What is thrilling is that as this investigation climaxes, it is set against the non-violent, non-cooperation protests held in Calcutta at this time led by Gandhi deputies: Chitta Rajari Das, Subhash Bose, and Das' wife Basanti Devi, both climaxing on the day of the Royal Tour of Prince Edward, later King Edward VIII, and his arrival in Calcutta as a tool of British propaganda to rally India to the British cause.

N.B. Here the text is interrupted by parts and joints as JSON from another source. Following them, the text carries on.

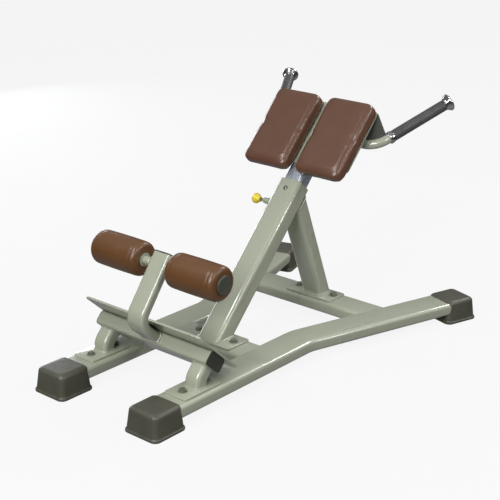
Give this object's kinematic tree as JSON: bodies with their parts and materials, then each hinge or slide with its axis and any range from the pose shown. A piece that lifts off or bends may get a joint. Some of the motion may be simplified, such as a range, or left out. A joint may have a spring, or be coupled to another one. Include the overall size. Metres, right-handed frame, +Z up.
{
  "type": "roman chair",
  "caption": "Free-standing 45 degree back extension bench: splayed rail base, leaning upright, sliding hip pads with side grips, footplate and ankle rollers.",
  "frame": {"origin": "on the floor, below the middle of the bounding box", "axes": "+Y towards the hand grips (the user's front), -Y the foot end, +Z up, +X the user's right when facing +Y"},
  "size_m": [0.8162, 1.2747, 0.7025],
  "materials": {
    "frame_paint": "smooth gloss powder coat, pale grey-green",
    "web_paint": "satin paint, dark olive",
    "foot_rubber": "satin moulded rubber, dark olive grey",
    "post_chrome": "polished chrome plate",
    "collar_chrome": "polished chrome plate",
    "pad_vinyl": "brown upholstery vinyl, fine grain, satin",
    "roller_vinyl": "brown foam-roller skin, satin",
    "grip_rubber": "knurled grip rubber, dark grey",
    "backing_board": "painted plywood, dark",
    "dark_plastic": "moulded plastic, dark grey-green",
    "cap_plastic": "moulded plastic, grey-green",
    "liner_plastic": "self-lubricating plastic, near black",
    "bolt_steel": "zinc-plated steel",
    "knob_plastic": "gloss yellow moulded plastic"
  },
  "bodies": {
    "frame": {"rail_right": "frame_paint", "rail_left": "frame_paint", "crossmember_front": "frame_paint", "crossmember_rear": "frame_paint", "upright_base_plate": "frame_paint", "strut_base_plate": "frame_paint", "upright_tube": "frame_paint", "rear_strut": "frame_paint", "pin_housing": "frame_paint", "foot_bracket_plate_right": "frame_paint", "foot_bracket_plate_left": "frame_paint", "foot_bracket_right": "frame_paint", "foot_bracket_left": "frame_paint", "foot_crossbar": "frame_paint", "footplate": "frame_paint", "roller_post": "frame_paint", "roller_axle": "frame_paint", "foot_front_right": "foot_rubber", "foot_front_left": "foot_rubber", "foot_rear_right": "foot_rubber", "foot_rear_left": "foot_rubber", "crossbar_plug_right": "dark_plastic", "crossbar_plug_left": "dark_plastic", "roller_post_cap": "dark_plastic", "roller_end_cap_right": "cap_plastic", "roller_end_cap_left": "cap_plastic", "guide_liner": "liner_plastic", "liner_screw": "bolt_steel", "upright_bolt_right": "bolt_steel", "upright_bolt_left": "bolt_steel", "strut_bolt_right": "bolt_steel", "strut_bolt_left": "bolt_steel", "foot_bracket_bolt_front_right": "bolt_steel", "foot_bracket_bolt_front_left": "bolt_steel", "foot_bracket_bolt_rear_right": "bolt_steel", "foot_bracket_bolt_rear_left": "bolt_steel"},
    "carriage": {"sliding_post": "post_chrome", "carriage_sleeve": "frame_paint", "pad_back_plate": "frame_paint", "pad_board_right": "backing_board", "pad_board_left": "backing_board", "hip_pad_right": "pad_vinyl", "hip_pad_left": "pad_vinyl", "handle_tube_right": "frame_paint", "handle_tube_left": "frame_paint", "handle_gusset_right": "web_paint", "handle_gusset_left": "web_paint", "grip_collar_right": "collar_chrome", "grip_collar_left": "collar_chrome", "grip_right": "grip_rubber", "grip_left": "grip_rubber", "grip_end_cap_right": "collar_chrome", "grip_end_cap_left": "collar_chrome"},
    "pin": {"pull_pin": "bolt_steel", "pull_knob": "knob_plastic"},
    "roller_right": {"roller_core_right": "frame_paint", "foot_roller_right": "roller_vinyl"},
    "roller_left": {"roller_core_left": "frame_paint", "foot_roller_left": "roller_vinyl"}
  },
  "joints": [
    {"name": "pad_height", "type": "slide", "parent": "frame", "child": "carriage", "axis": [0, 0.682, 0.7314], "range_m": [0, 0.15]},
    {"name": "pin_pull", "type": "slide", "parent": "frame", "child": "pin", "axis": [-1, 0, 0], "range_m": [0, 0.01], "stiffness_N_per_m": 1000, "springref_m": -0.004},
    {"name": "roller_spin_right", "type": "hinge", "parent": "frame", "child": "roller_right", "pos_m": [0.1385, -0.37786, 0.348], "axis": [1, 0, 0], "continuous": true},
    {"name": "roller_spin_left", "type": "hinge", "parent": "frame", "child": "roller_left", "pos_m": [-0.1385, -0.37786, 0.348], "axis": [1, 0, 0], "continuous": true}
  ]
}
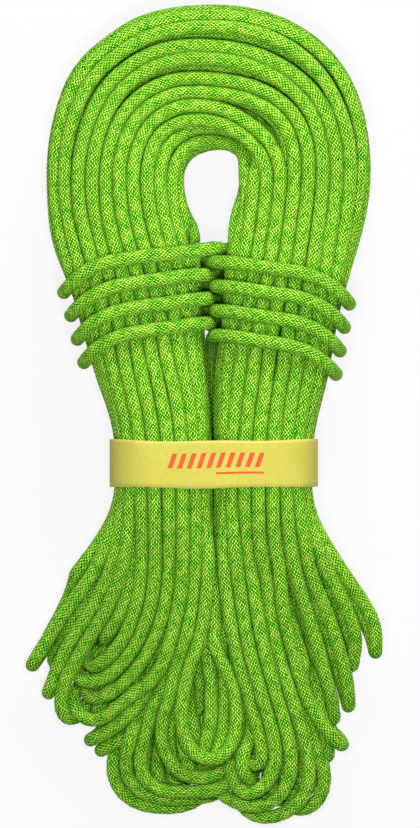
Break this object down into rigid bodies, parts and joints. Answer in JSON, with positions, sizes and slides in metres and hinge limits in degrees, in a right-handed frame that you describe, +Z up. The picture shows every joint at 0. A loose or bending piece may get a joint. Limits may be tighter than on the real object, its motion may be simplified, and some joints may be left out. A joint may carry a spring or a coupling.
{
  "type": "dynamic climbing rope",
  "caption": "Kernmantle dynamic climbing rope wound into a two-legged hank, whipped with figures of eight and held at its waist by a paper band.",
  "frame": {"origin": "middle of the hank's underside, on the surface it lies on", "axes": "+Y from the bights towards the arch, +X to the right seen from above, +Z up from the surface"},
  "size_m": [0.2482, 0.573, 0.103],
  "materials": {
    "sheath": "braided polyamide sheath in two greens",
    "buried_loops": "the same sheath in shade",
    "kern": "twisted white core strands",
    "tracer": "coloured tracer yarn",
    "sleeve": "shrunk plastic end sleeve",
    "melt": "rope end melted solid",
    "band": "yellow laid paper with a plain printed ornament"
  },
  "bodies": {
    "rope": {"rope_outer_loops": "sheath", "rope_buried_loops_arch": "buried_loops", "rope_buried_loops_left_leg": "buried_loops", "rope_buried_loops_right_leg": "buried_loops", "rope_figure_eight_wraps": "sheath", "start_end_sheath": "sheath", "start_end_kern_1": "kern", "start_end_kern_2": "kern", "start_end_kern_3": "kern", "start_end_kern_4": "kern", "start_end_kern_5": "kern", "start_end_kern_6": "kern", "start_end_kern_7": "kern", "start_end_tracer": "tracer", "start_end_melt": "melt", "start_end_sleeve": "sleeve", "finish_end_sheath": "sheath", "finish_end_kern_1": "kern", "finish_end_kern_2": "kern", "finish_end_kern_3": "kern", "finish_end_kern_4": "kern", "finish_end_kern_5": "kern", "finish_end_kern_6": "kern", "finish_end_kern_7": "kern", "finish_end_tracer": "tracer", "finish_end_melt": "melt", "finish_end_sleeve": "sleeve"},
    "band": {"paper_band": "band", "paper_band_lap": "band"}
  },
  "joints": [
    {"name": "band_slide", "type": "slide", "parent": "rope", "child": "band", "axis": [0, 1, 0], "range_m": [-0.01, 0.01]}
  ]
}
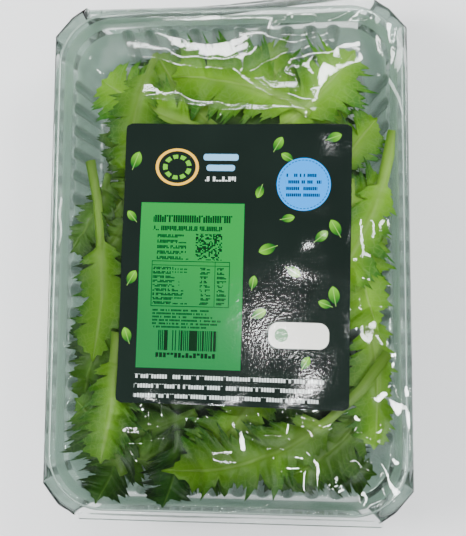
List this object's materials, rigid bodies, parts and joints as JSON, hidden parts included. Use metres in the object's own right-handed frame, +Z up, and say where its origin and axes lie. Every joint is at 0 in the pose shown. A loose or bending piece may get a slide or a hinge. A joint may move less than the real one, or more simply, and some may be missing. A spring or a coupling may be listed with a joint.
{
  "type": "packed frisee salad tray",
  "caption": "Clear ribbed tray of loose curly salad leaves inside a clear film bag with a plain-design label stuck on its top.",
  "frame": {"origin": "under the middle of the bag, on the plane it rests on", "axes": "+X across the pack to the right as the label is read, +Y along the pack towards the label's top edge, +Z up"},
  "size_m": [0.1652, 0.256, 0.0472],
  "materials": {
    "tray": "clear thermoformed plastic, glossy, faintly grey-green",
    "film": "thin clear film, very glossy, with creases",
    "label": "printed film label, near-black ground, satin",
    "leaf": "fresh leaf, satin, pale ribs and darker cut edges"
  },
  "bodies": {
    "root": {"tray": "tray", "film_bag": "film", "label": "label", "leaf_01": "leaf", "leaf_02": "leaf", "leaf_03": "leaf", "leaf_04": "leaf", "leaf_05": "leaf", "leaf_06": "leaf", "leaf_07": "leaf", "leaf_08": "leaf", "leaf_09": "leaf", "leaf_10": "leaf", "leaf_11": "leaf", "leaf_12": "leaf", "leaf_13": "leaf", "leaf_14": "leaf", "leaf_15": "leaf", "leaf_16": "leaf", "leaf_17": "leaf", "leaf_18": "leaf", "leaf_19": "leaf", "leaf_20": "leaf", "leaf_21": "leaf", "leaf_22": "leaf", "leaf_23": "leaf", "leaf_24": "leaf", "leaf_25": "leaf", "leaf_26": "leaf", "leaf_27": "leaf", "leaf_28": "leaf", "leaf_29": "leaf", "leaf_30": "leaf", "leaf_31": "leaf", "leaf_32": "leaf", "leaf_33": "leaf", "leaf_34": "leaf", "leaf_35": "leaf", "leaf_36": "leaf", "leaf_37": "leaf", "leaf_38": "leaf", "leaf_39": "leaf", "leaf_40": "leaf"}
  },
  "joints": []
}
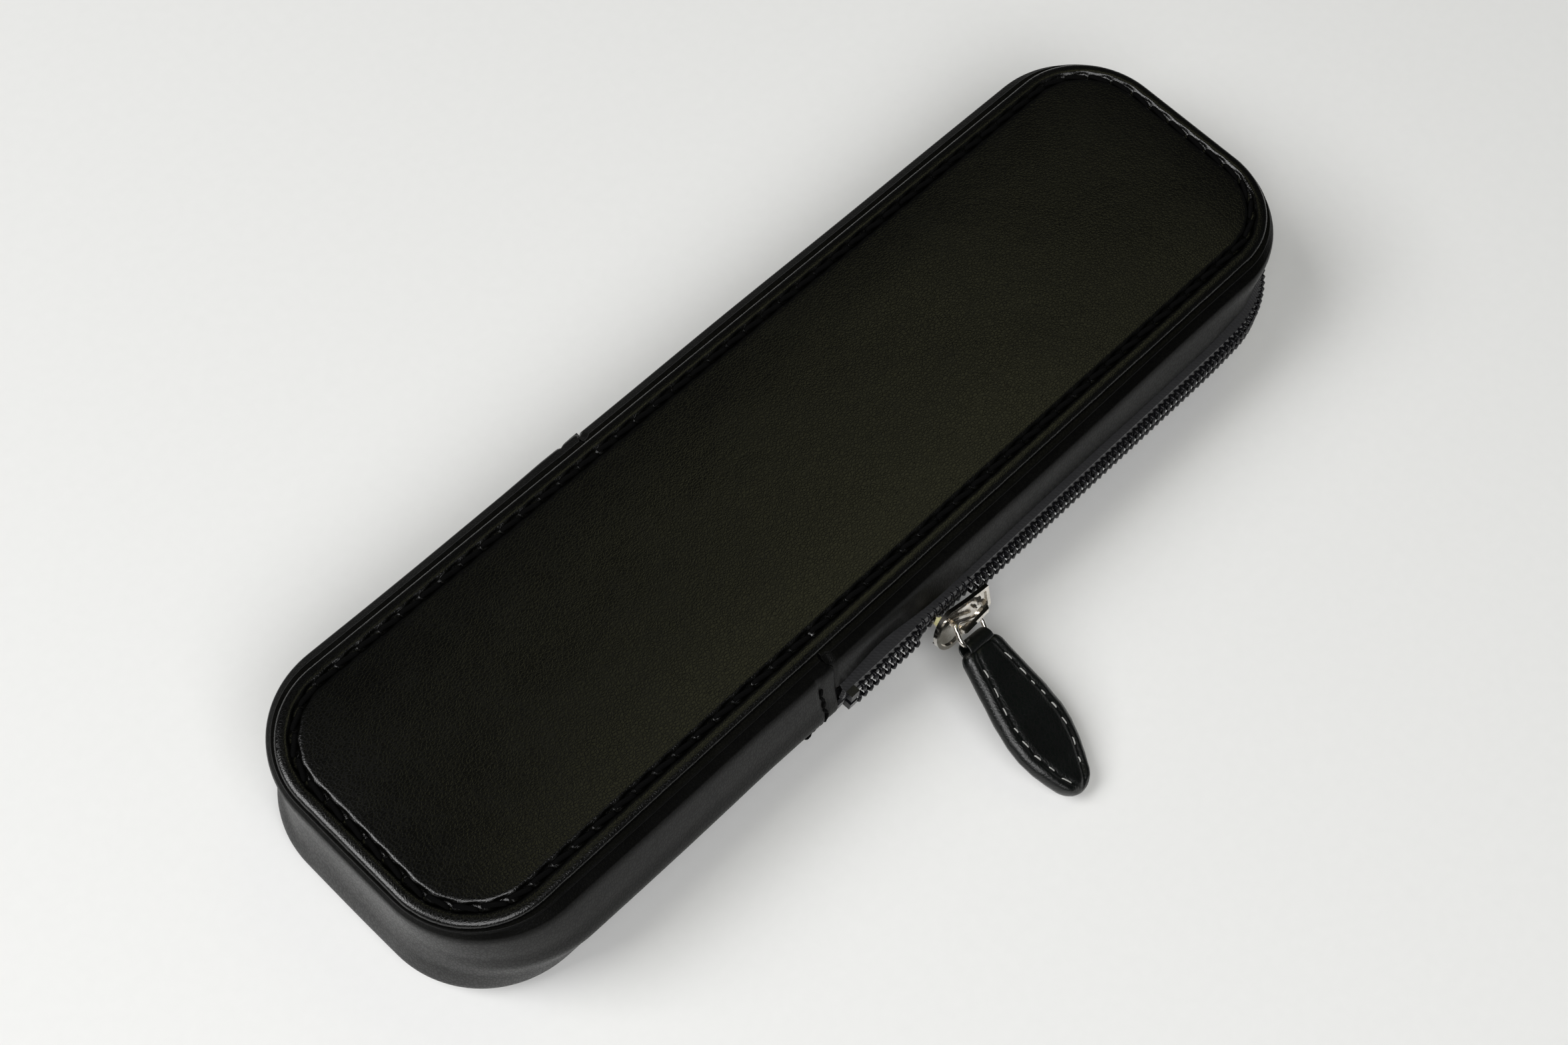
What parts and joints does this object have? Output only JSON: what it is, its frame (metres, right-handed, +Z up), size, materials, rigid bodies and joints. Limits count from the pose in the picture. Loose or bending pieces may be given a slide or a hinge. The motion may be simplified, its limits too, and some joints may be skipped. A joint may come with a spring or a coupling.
{
  "type": "pen case",
  "caption": "Slim zipped leather case for fountain pens, with a lid that folds up from one end, a zip slider on one long side and a leather pull.",
  "frame": {"origin": "middle of the underside, on the surface the case lies on", "axes": "+X towards the end that opens, along the case; -Y towards the long side with the zip slider; +Z up through the lid"},
  "size_m": [0.177, 0.0891, 0.025],
  "materials": {
    "panel_leather": "fine-grained black leather with a soft olive sheen",
    "wall_leather": "black leather with a fine upright grain, turned edges",
    "pull_leather": "glossy black leather with a faint green sheen",
    "black_thread": "waxed black sewing thread",
    "white_thread": "worn off-white sewing thread",
    "card": "grey-brown stiffening board",
    "suede_lining": "soft napped lining",
    "divider_suede": "soft napped lining over a stiff sheet",
    "zip_tape": "woven black tape",
    "nylon_coil": "black nylon coil with bright glints",
    "nickel": "polished nickel plate, worn at the edges"
  },
  "bodies": {
    "case_base": {"bottom_leather": "panel_leather", "bottom_board": "card", "bottom_lining": "suede_lining", "bottom_seam_thread": "black_thread", "top_leather_fixed": "panel_leather", "top_board_fixed": "card", "top_lining_fixed": "suede_lining", "top_seam_thread_fixed": "black_thread", "fold_leather": "wall_leather", "hinge_gusset": "wall_leather", "hinge_gusset_stiffener": "card", "hinge_gusset_lining": "suede_lining", "gusset_end_threads": "black_thread", "zip_strip_lower": "wall_leather", "zip_strip_lining_lower": "suede_lining", "zip_tape_lower": "zip_tape", "zip_coil_lower": "nylon_coil", "zip_stops_lower": "nylon_coil", "pen_divider": "divider_suede"},
    "lid": {"top_leather_lid": "panel_leather", "top_board_lid": "card", "top_lining_lid": "suede_lining", "top_seam_thread_lid": "black_thread", "zip_strip_upper": "wall_leather", "zip_strip_lining_upper": "suede_lining", "zip_tape_upper": "zip_tape", "zip_coil_upper": "nylon_coil", "zip_stops_upper": "nylon_coil"},
    "slider": {"slider_body": "nickel", "slider_bridge": "nickel", "slider_lock_spring": "nickel"},
    "ring": {"pull_ring": "nickel"},
    "pull": {"pull_tab_leather": "pull_leather", "pull_tab_core": "card", "pull_tab_stitching": "white_thread"}
  },
  "joints": [
    {"name": "lid_fold", "type": "hinge", "parent": "case_base", "child": "lid", "pos_m": [-0.021, 0, 0.0125], "axis": [0, -1, 0], "range_deg": [0, 40], "deforming": ["fold_leather"]},
    {"name": "slider_travel", "type": "slide", "parent": "case_base", "child": "slider", "axis": [1, 0, 0], "range_m": [-0.013, 0.06]},
    {"name": "ring_tilt", "type": "hinge", "parent": "slider", "child": "ring", "pos_m": [0.00205, -0.03149, 0.01286], "axis": [0.867, -0.1659, -0.4698], "range_deg": [-30, 20]},
    {"name": "pull_swing", "type": "hinge", "parent": "ring", "child": "pull", "pos_m": [0.00078, -0.03463, 0.01162], "axis": [0.867, -0.1659, -0.4698], "range_deg": [-60, 45]}
  ]
}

As usual, Mukherjee handles the storytelling with a deft speed and a comfortably sensed and researched dramatic integration, if not with complete historic accuracy. It gallops along in its twists and turns. Add the development of the individual characters' dilemmas, especially that of Wyndham and his opium habit, and the native sergeant 'Surrender-not' who has a duty to the Raj as a member of its police force but is also a member of a family highly engaged in the Gandhi confrontation with the white culture. He is torn in his ambitions and loyalties to his nation and his immediate family.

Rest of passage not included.